Sunday, May 04, 2014

The Joys of Old Age: Earwigging

One of the joys of old age is finding pleasure in small moments.  One of the pleasures of recovering from a cold is being able to enjoy a book without guilt.  I enjoy Mr. Grisham, and got a kick out of a legal reference in his latest, Sycamore Row, which is a return to Jake, the attorney played  by Mr.

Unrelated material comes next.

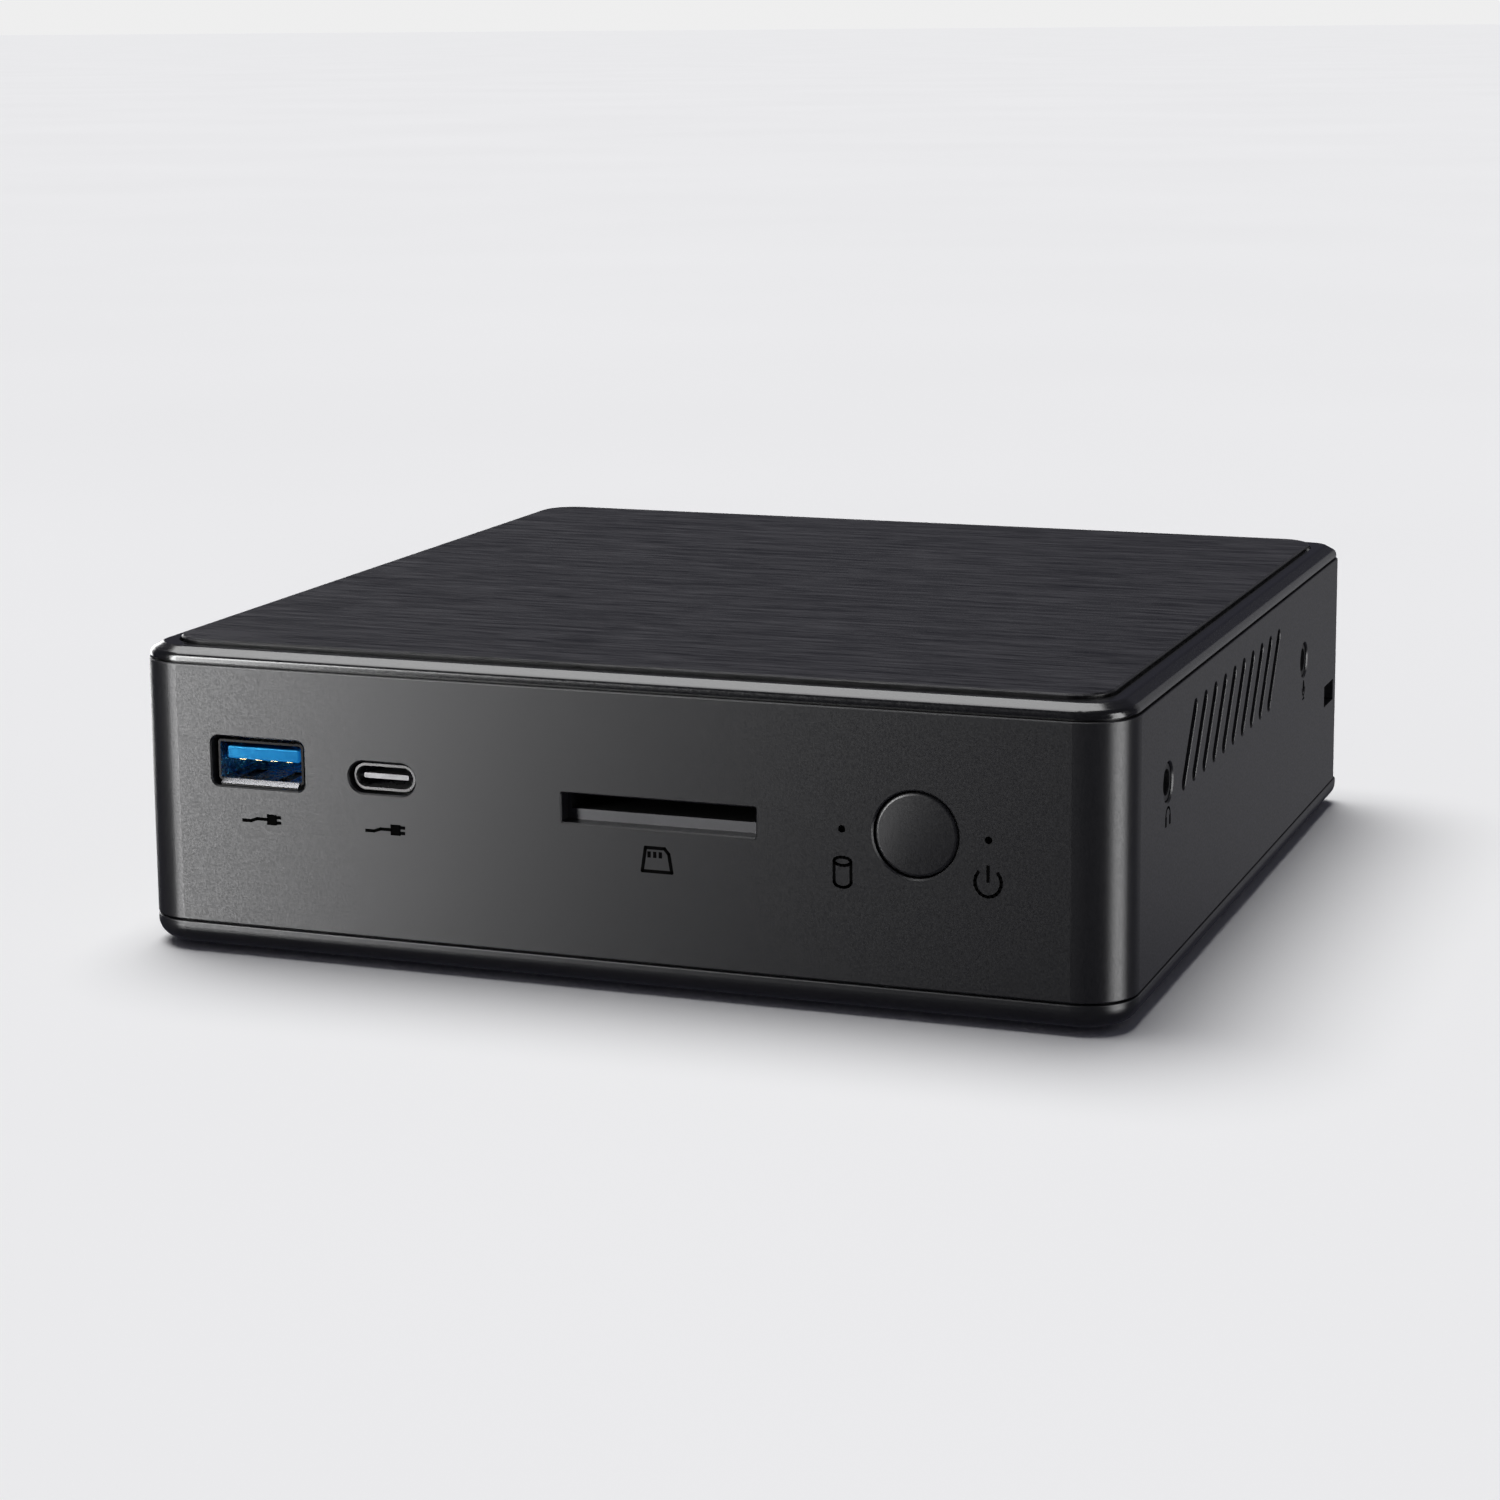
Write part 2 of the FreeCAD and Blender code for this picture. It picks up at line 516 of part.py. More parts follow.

McConaughey, many years ago, back before he won the Oscar.   What was the reference?  Earwigging the chancellor is a violation of legal ethics.

Mississippi has courts of chancery, over which a chancellor presides, to try issues of estates, divorce, etc.  Earwigging means talking to the chancellor outside of court to influence his or her actions.  It's unique to MS.  Only after I enjoyed a long hearty laugh at the phrase did I research and find that I should have previously seen it mentioned last fall on Volokh.com, where it came up in reference to the trial of Richard Scruggs, the MS lawyer who sued over tobacco and later pled guilty of corrupting a judge.

Saturday, December 07, 2013

An Amazing Sentence

From an Ann Althouse post on Andrew Sullivan's defense of Obama:
"Sullivan's analogies and metaphors are a crazy quilt of a mixed bag of bouillabaise."

Saturday, November 16, 2013

We're Bloodsuckers, Not Farmers?

From Chris Blattman, I think, the Harvard Atlas of Economic Complexity, which purports to show the imports and exports of countries around the world.  I say "purports" because I don't really understand it, except the link gives a graphic showing US exports by category in 2010.  Major items are labeled, so "soybeans" is a nice gold block with ".87%" in its corner, which I assume means soybean exports accounts for that much of total exports.  Fine and dandy.  I get the idea.

But wait, down in the left hand corner there's this pinkish purple block which is labeled "Human or animal blood" and it's got "1%" in its corner.

Is Harvard really trying to tell me that we suck that much blood out of ourselves and our animals to ship off to whom? Blood is more valuable than soybeans?  Where are the world's vampires who are importing that blood?  Someone needs to get on this story, which has been totally unreported until now.